These Days
This time twelve years ago I had a little baby boy just over one month old and a homemade teddy-bear bunting to wrap him in. All the good things about this time of year and turning in to be cozy together more than we went out seemed embodied by that snuggly bunting and the baby it held. It seemed like life would be all Christmas from then on, forever.
This time ten years ago I had two of them to bundle before we went outside. Getting out was even more difficult now. (Case in point, Me after one night of loading them in and out: How do people with THREE kids do this? Michael's answer: Their husbands help more.)
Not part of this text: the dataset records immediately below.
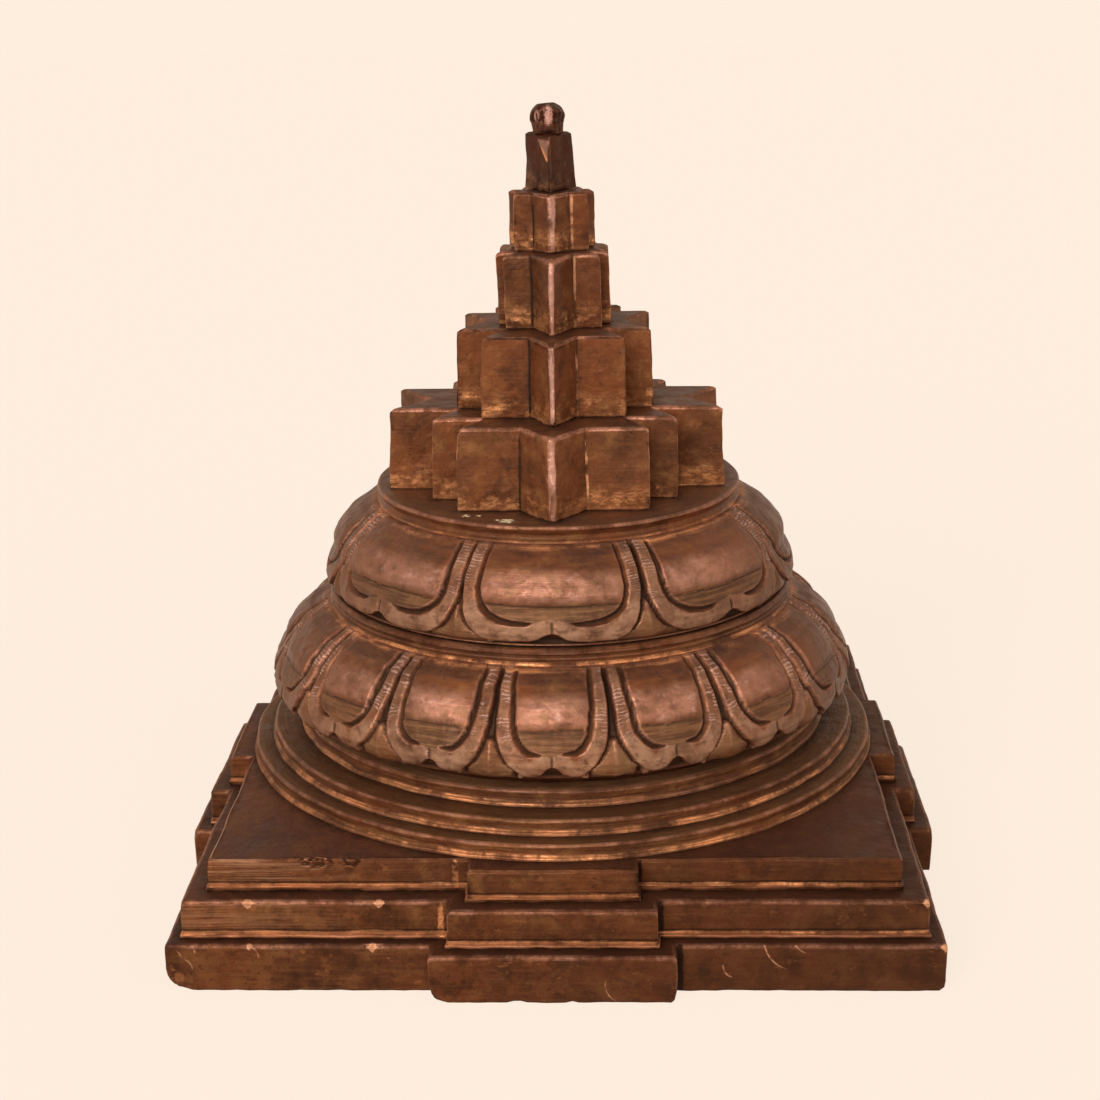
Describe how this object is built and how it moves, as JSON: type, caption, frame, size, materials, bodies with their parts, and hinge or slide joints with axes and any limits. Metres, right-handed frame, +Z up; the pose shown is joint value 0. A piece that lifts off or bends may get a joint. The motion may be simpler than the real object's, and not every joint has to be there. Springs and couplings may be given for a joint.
{
  "type": "shri yantra",
  "caption": "Stepped meru shri yantra in patinated cast copper: gated square steps, girdles, two lotus rings, star tiers and a ball on top.",
  "frame": {"origin": "middle of the base, on the plane that it stands on", "axes": "+Z up along the tie rod; -Y is the front, where the front point of the fourteen-corner star and the ridge of the triangle tier face; +X to the viewer's right"},
  "size_m": [0.3182, 0.3182, 0.3227],
  "materials": {
    "patinated_copper": "dark antique-brown patina over copper, burnished on edges and on the swell of the petals, bright copper left in inner corners",
    "steel": "plain mild steel rod, nut and washer"
  },
  "bodies": {
    "root": {"bhupura_lower_step": "patinated_copper", "bhupura_middle_step": "patinated_copper", "bhupura_upper_step": "patinated_copper", "girdle_lower_ring": "patinated_copper", "girdle_middle_ring": "patinated_copper", "girdle_upper_ring": "patinated_copper", "lotus_sixteen_petals": "patinated_copper", "lotus_foot_band": "patinated_copper", "lotus_eight_petals": "patinated_copper", "crown_disc": "patinated_copper", "star_fourteen_corners": "patinated_copper", "star_outer_ten_corners": "patinated_copper", "star_inner_ten_corners": "patinated_copper", "star_eight_corners": "patinated_copper", "star_triangle": "patinated_copper", "bindu_finial": "patinated_copper", "base_plate": "patinated_copper", "tie_rod": "steel", "base_washer": "steel", "base_nut": "steel"}
  },
  "joints": []
}
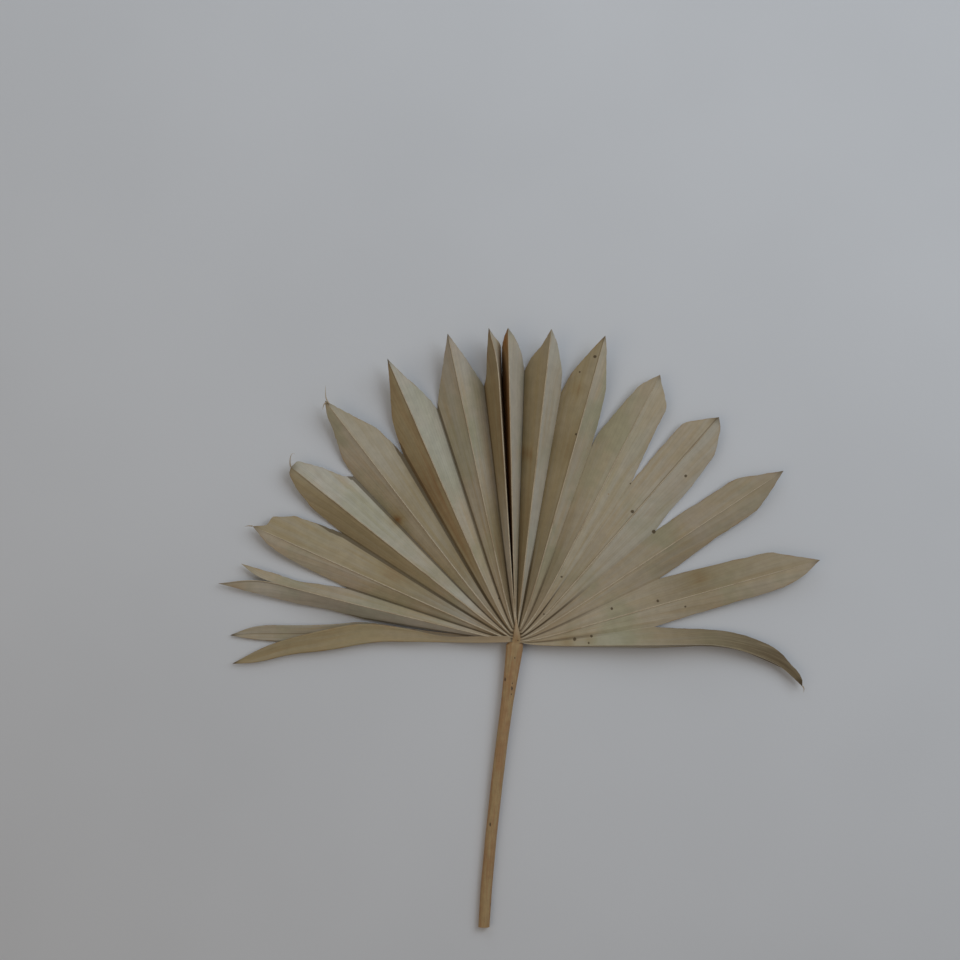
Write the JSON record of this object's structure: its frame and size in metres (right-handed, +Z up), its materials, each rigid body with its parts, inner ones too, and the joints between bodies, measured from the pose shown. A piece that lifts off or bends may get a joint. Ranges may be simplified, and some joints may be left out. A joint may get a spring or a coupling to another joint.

Six years ago I was grouchy and exhausted and waiting for baby number three and the dread of my final cancer treatment for that season, radiation.
One year ago, I had three sons, mostly too old to bundle but much too young to leave, two scary nodules in my lung, and one scary surgery scheduled for the Monday after Thanksgiving. Cancer was totally harshing my cozy.
I like how life changes. I miss the babies in the bunting, but I like feeling so very strongly about the players on the football fields and basketball courts. I hate that some years bring surprising, terrible trouble. But I love that one year later the trouble can be far behind you except for its scars and small changes like oh-so-short dark curls.
I love a stack of books I want to read but haven't, peppermint mocha, a candle burning, and Christmas commercials. I love making plans and buttoning coats and going to the movies and turning way, way in.